QBタネヒルは今後も“タイタンズの一員”と新GMカートン
2023年03月01日(水) 15:09クオーターバック(QB)ライアン・タネヒルが荒れた1年を過ごしていたことに言及せずに、テネシー・タイタンズが不本意な形で終えた2022年シーズンを説明することはできない。
タネヒルは足首の負傷でシーズン終了となるまでに12試合に出場した。それまでにもケガで戦線離脱していたことを考えれば、12試合に出場したこと自体が快挙だったと言える。ベテランパサーを欠いたタイタンズはパスゲームで下位に沈み、試合平均ヤードではNFLで30位となった。

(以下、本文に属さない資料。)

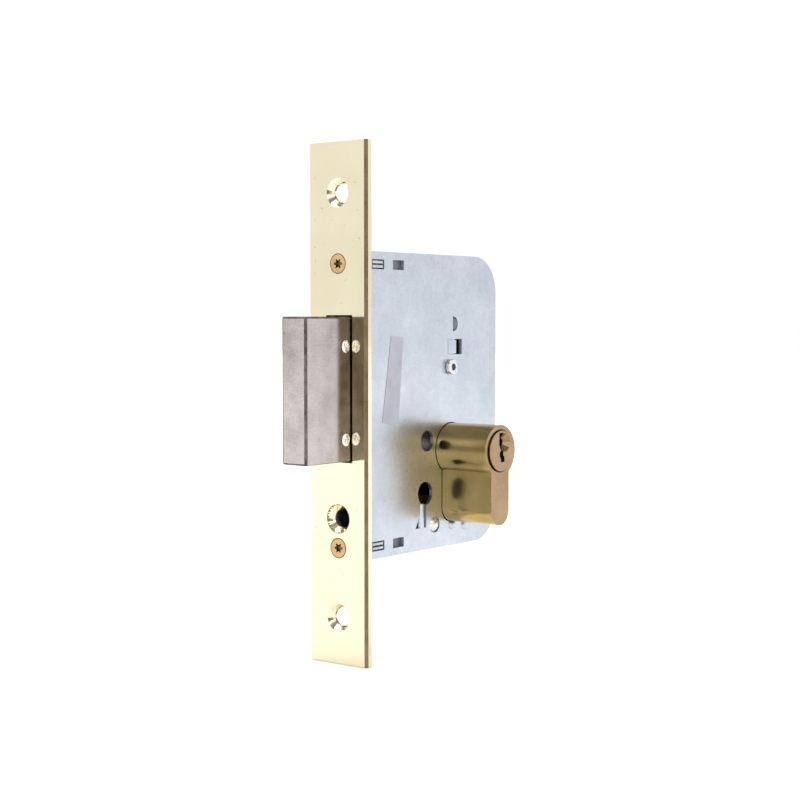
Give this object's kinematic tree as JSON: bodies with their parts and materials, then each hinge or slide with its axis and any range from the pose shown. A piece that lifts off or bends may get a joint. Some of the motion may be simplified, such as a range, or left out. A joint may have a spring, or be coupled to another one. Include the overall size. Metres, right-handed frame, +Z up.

タネヒルの欠場とタイタンズの低迷、そして2022年ドラフト3巡目指名を受けたQBマリク・ウィリスの存在によって、タネヒルがタイタンズで過ごす時間が終わりに近づいているのではないかと多くの人が疑っている。一方で、新ジェネラルマネジャー(GM)ラン・カートンは現地2月28日(火)に行われたNFLスカウティングコンバインの場でそうした意見に反論した。
カートンGMは「ライアンとは契約中だ。クオーターバックポジションとか、彼がここに残るか残らないかで騒ぎたてたいのは分かるが、ライアンが私たちと契約を結んでいる最中だという事実を受け止めるべきだ。現時点で彼はタイタンズの一員であり、これからもそうだ」と述べている。
タネヒルとタイタンズの契約期間は2023年シーズン終了時点まで続くが、タイタンズがタネヒルとの離別を決断した場合、6月1日(木)以降に放出することで2,700万ドル(約36億8,102万円)を節約できる。フリーエージェント(FA)期間を前にして、タイタンズは現在キャップスペースに1,200万ドル(約16億3,633万円)ほどの余裕がある状態だ。つまり、彼らは必ずしもタネヒルに別れを告げる必要はない。
タネヒルの将来はタイタンズが2023年シーズンに向けて自分たちの状態をどう判断しているかに大きく依存する。2022年シーズン、ウィリスは先発の座を引き継ぎ、タイタンズを成功に導くという確信を抱かせるほどの活躍をしなかったが、タネヒルもまた素晴らしい成績を残したとは言えない。タネヒルは2,536ヤード、タッチダウン対インターセプト比で13対6をマーク。スーパーボウル出場の望みを失ってから1年後、タネヒルは明るい未来が待ち受けていると信じるに足る理由を示さなかった。
タイタンズはタネヒルから手を引いてサラリーキャップに大きなスペースを生み出し、ウィリスと共に前進することができる。しかし、ウィリスに自信がない場合、もう1年タネヒルを司令塔に据えて結果を受け入れることもできるのだ。昨季、後から調子を上げたジャクソンビル・ジャガーズに地区タイトルを奪われたことを踏まえると、その結果は大して期待できないものかもしれないが、経験の浅いウィリスと比べるとよっぽどましだと言えるだろう。
現在のタイタンズの様子はアトランタ・ファルコンズのアーサー・スミスHC(ヘッドコーチ)およびテリー・フォンテノーGMのコンビが1年前にコンバインに臨んだときと似ていると言えよう。スミスHCとフォンテノーGMはそこでQBマット・ライアンをチームの先発とすることをやめ、その後に彼をインディアナポリス・コルツにトレードした。カートンGMはタネヒルに関する質問に強気で答えていたが、その中で“現時点で”という言葉を使っていたことを考えると、タイタンズが別のクオーターバックを探す可能性があるのではないかと疑わずにはいられない。
現時点でタネヒルはタイタンズの最良の選択肢としてチームに所属している。この夏に同じことが言われているかどうかに注目だ。